Artnet’s London correspondent Vivienne Chow examined the growing ethical and financial complexities of corporate sponsorship in museums. With public funding declining and operational costs rising, private sponsorship remains a vital lifeline, but an increasingly fraught one. The U.K.’s Museums Association is urging institutions to “consider climate and ecological impacts and social responsibility” when accepting funds, explicitly warning against ties to fossil fuels or human rights abuses. As Leslie Ramos, co-founder of The Twentieth, noted, there is “no clear line as to what is considered good money versus bad money,” and sponsors deemed reputable today may face backlash tomorrow.
The sector faces unpredictable scrutiny: fossil fuel companies, luxury brands, and even galleries can be publicly criticized for ethical lapses, leaving museums navigating a minefield of reputational risk. Tate, the British Museum, and others weigh these considerations carefully, yet public expectation is high; museums are expected to uphold ethical standards that commercial entities often do not.

Just Stop Oil target Turner painting at Manchester Art Gallery in 2022. Photo courtesy of Just Stop Oil.
Museums have been experimenting with partnerships beyond traditional corporate sponsors. Luxury brands like Chanel and Prada are funding long-term programs. But this also raises potential conflicts of interest. Chow’s reporting underscored a central tension: museums must secure funding to survive while upholding ethical integrity, often under public scrutiny that their corporate partners rarely face.
Without policy changes, China’s private museums are at risk of downsizing or disappearing entirely.
China’s private museum sector is facing a crisis amid economic slowdown, real estate instability, and lack of public funding. Cathy Fan, Artnet’s director of content, China, revealed how private museums—once prestigious symbols of wealth and cultural ambition—are now closing or scaling back.

TAG Art Museum in Qingdao, China. Courtesy of the museum.
The TAG Art Museum in Qingdao shut down less than four years after opening, due to its reliance on an abandoned university partnership and lack of local infrastructure. Beijing’s UCCA, long considered a leader, is struggling with delayed salaries and canceled programming amid donor fatigue and insufficient tax incentives. Meanwhile, Guangdong Times Museum, once shuttered, has relaunched using grassroots support and a “slow model” focused on community-driven programming. Through these three case studies, Fan highlighted deep structural flaws in China’s museum ecosystem and the urgent need for sustainable funding models and policy support to secure the future of its cultural institutions.
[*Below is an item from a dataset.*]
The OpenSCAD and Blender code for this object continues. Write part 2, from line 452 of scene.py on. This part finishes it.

Museums that prioritize mission over prestige will lead the next era—and attract new patrons.
As traditional funding sources dwindle, museums worldwide are rethinking their financial models to stay afloat and future-proof their operations. Institutions are expanding endowments, launching bold fundraising campaigns, and exploring innovative revenue streams such as artist print sales and auction guarantees, Artnet’s News editor, Margaret Carrigan, reported. Notably, Tate and the National Gallery in the U.K. have announced major endowment initiatives, while U.S. museums like the Toledo Museum of Art experiment with market-based strategies and crypto donations.

The visitor line outside the Guggenheim Museum. Photo: Jeffrey Greenberg/Universal Images Group via Getty Images.
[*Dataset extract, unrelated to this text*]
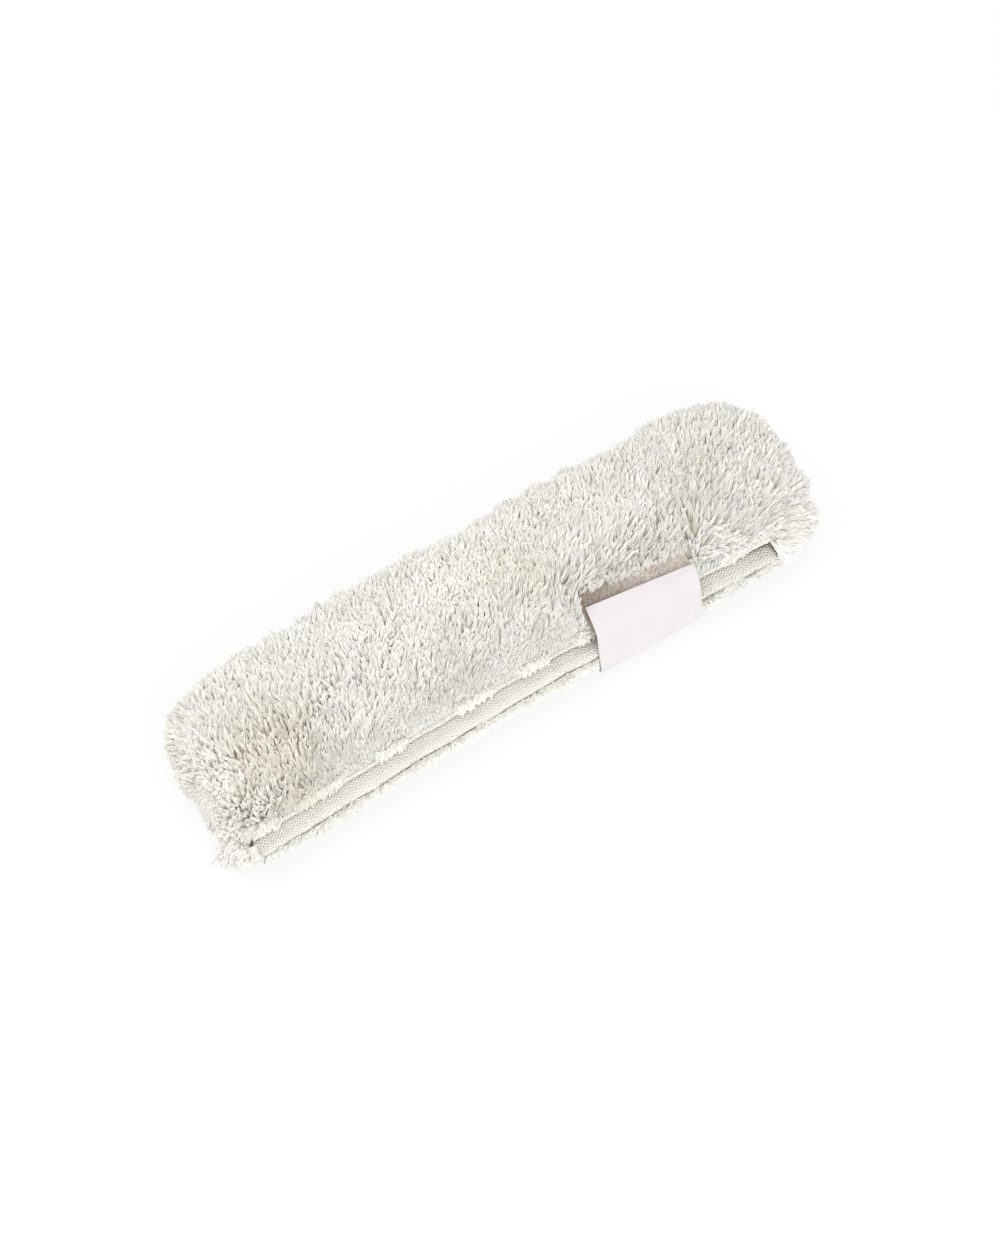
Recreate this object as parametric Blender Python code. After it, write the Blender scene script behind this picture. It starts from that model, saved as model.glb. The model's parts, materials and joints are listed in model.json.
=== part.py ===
"""Plush window-washer sleeve: a pile fabric tube with a mouth along its front and a hook-and-loop strap.

Metres, +Z up. X runs along the sleeve, -Y is the mouth side, Z = 0 is the face it rests on.
"""
import math

import bmesh
import bpy
from mathutils import Vector

MM = 0.001

# Driving sizes of the pile cover
LENGTH = 364 * MM
WIDTH = 98 * MM
HEIGHT = 51 * MM
WIDEST_AT = 17 * MM  # height at which the cover is widest
REST_CUT = 0.5 * MM  # depth by which the round underside is flattened
BOW = 6 * MM  # how far the middle lies behind the two ends
TOP_ROUNDNESS = 2.6
BASE_ROUNDNESS = 3.6
END_ROUNDNESS = 7.0
FRONT_LEFT_ROUNDNESS = 14.0  # the mouth reaches into this corner
FRONT_RIGHT_ROUNDNESS = 7.0
END_DROP = 1.5  # above 1 the cover gets lower towards its ends than narrower
LIP_SETBACK = 11 * MM  # upper lip's edge behind the front of the lower panel

# Pocket for the bar of the washer's handle
POCKET_FLOOR = 14.5 * MM
POCKET_HEIGHT = 11.5 * MM
MOUTH_GAP = 8.4 * MM
BACK_PILE = 15.5 * MM  # pile behind the pocket, on the back fold
LEFT_END_PILE = 7 * MM  # pile past the left end of the pocket
RIGHT_END_PILE = 29 * MM
MOUTH_SHUT_LEFT = 2 * MM  # stretch of the pocket's front that is sewn shut at its left end
MOUTH_SHUT_RIGHT = 4 * MM
SHUT_STEP = 1 * MM  # stretch over which the sewn front turns into the open mouth
POCKET_CORNER = 2 * MM
CORNER_TURNS = [math.radians(30 * i) for i in range(4)]
CEILING_ARCH = 0.8  # below 1 the pocket's ceiling is flatter in its middle
CEILING_STEPS = 10
MOUTH_DEPTH = 9 * MM  # stretch behind the upper lip that stays as low as the mouth

# Cloth, tape and thread
CLOTH = 1.2 * MM
TAPE = 0.8 * MM
THREAD = 0.5 * MM
GAP = 0.3 * MM
TAPE_INNER_LEG = 11 * MM
TAPE_OUTER_LEG = 7.5 * MM
LOWER_LIP_INSET = 3.5 * MM  # tape fold behind the cover's front
TAPE_END_INSET = 1.5 * MM  # tape end short of the mouth's end
STITCH_INSET = 4 * MM  # stitch row behind the tape's fold
STITCH_PITCH = 8 * MM
STITCH_RISEN = 0.3, 0.7  # shares of a stitch between which it lies high
SEAM_THREAD = 1.6 * MM
SEAM_STEPS = 8
SEAM_SIDES = 6
GROOVE_SIDES = 8
SEAM_START = 0.985  # share of half the length at the front corner
SEAM_END = 0.86  # share of half the length at the dimple on top
SEAM_START_TURN = math.radians(187)
SEAM_END_TURN = math.radians(124)
TACK_WIDTH = 3 * MM
TACK_THICKNESS = 1.4 * MM
TACK_RIDGES = 6
VALLEY = 0.75  # size of a tack between two of its ridges
DIP = 0.55  # size of a thread where it dips between two stitches

# Hook-and-loop strap
STRAP_FROM_MOUTH_END = 83 * MM  # middle of the strap before the mouth's right end
STRAP_WIDTH = 63 * MM
STRAP = 1.2 * MM
STRAP_SIDE_GAP = 0.8 * MM
FOLD_STANDOFF = 3.1 * MM  # fold in front of the cover's lower edge
FOLD_HEIGHT = 4.5 * MM
ROOT_REACH = 29 * MM  # from the fold back to the sewn end under the bottom panel
BEND_STANDOFF = 2.8 * MM  # bend in front of the upper lip
BEND_RISE = 4.9 * MM  # bend above the upper lip's cloth
TIP_SLOPE = math.radians(15)
TIP_LEFT = 15 * MM
TIP_RIGHT = 7 * MM
STRAP_SKEW = 0.15  # drift to the right for each length up from the fold
FOLD_SETBACK = 1.5 * MM
BEND_SETBACK = 0.9 * MM
HOOKS = 1.0 * MM
HOOK_DEPTH = 5 * MM
HOOK_EDGE = 0.8 * MM
HOOK_SIDE = 3 * MM
LOOP = 1.0 * MM
LOOP_START = 4 * MM
LOOP_END = 24 * MM
LOOP_STITCH_INSET = 1.2 * MM

# Fineness of the meshes
SECTION_POINTS = 32
STATIONS = 16
COVER_ROWS = STATIONS + 6
LAST_ROW = math.radians(88)  # turn of the cover's last ring; 90 degrees would be its very end
OUTSIDE = 30 * MM  # how far a cutter reaches past what it cuts
QUARTERS = [math.radians(45 + 90 * i) for i in range(4)]
HALF_TURN = [math.radians(-90 + 30 * i) for i in range(7)]

HALF_LENGTH = LENGTH / 2
POCKET_LEFT = -HALF_LENGTH + LEFT_END_PILE
POCKET_RIGHT = HALF_LENGTH - RIGHT_END_PILE
MOUTH_LEFT = POCKET_LEFT + MOUTH_SHUT_LEFT
MOUTH_RIGHT = POCKET_RIGHT - MOUTH_SHUT_RIGHT
STRAP_CENTRE = MOUTH_RIGHT - STRAP_FROM_MOUTH_END
FRONT = -WIDTH / 2
POCKET_BACK = WIDTH / 2 - BACK_PILE
LOWER_LIP = FRONT + LOWER_LIP_INSET
UPPER_LIP = FRONT + LIP_SETBACK
CEILING = POCKET_FLOOR + MOUTH_GAP
TAPE_STACK = TAPE + GAP
FOLD_RADIUS = (CLOTH + 2 * TAPE_STACK) / 2


def clear_scene():
    for old in list(bpy.data.objects):
        bpy.data.objects.remove(old, do_unlink=True)


def material(name, colour, roughness):
    made = bpy.data.materials.new(name)
    made.use_nodes = True
    shader = made.node_tree.nodes["Principled BSDF"]
    shader.inputs["Base Color"].default_value = (*colour, 1)
    shader.inputs["Roughness"].default_value = roughness
    shader.inputs["Metallic"].default_value = 0
    return made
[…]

Collaboration is also key. Museums are banding together to reduce costs, share acquisitions, and co-develop programming—even the big ones, like Guggenheim New York. Digitization has become critical, with leaders urging institutions to embrace tech fluency and take calculated risks with digital tools and platforms. Meanwhile, the next generation of patrons is seeking meaningful engagement over prestige, prioritizing transparency, shared values, and impact.
To secure their relevance, Carrigan argued, museums must reframe their value proposition—not as cultural temples funded by elites, but as collaborative, mission-driven spaces supported by diverse communities. Those willing to adopt new financial tools, forge deeper relationships, and embrace institutional humility may not only survive but lead the cultural field into its next era.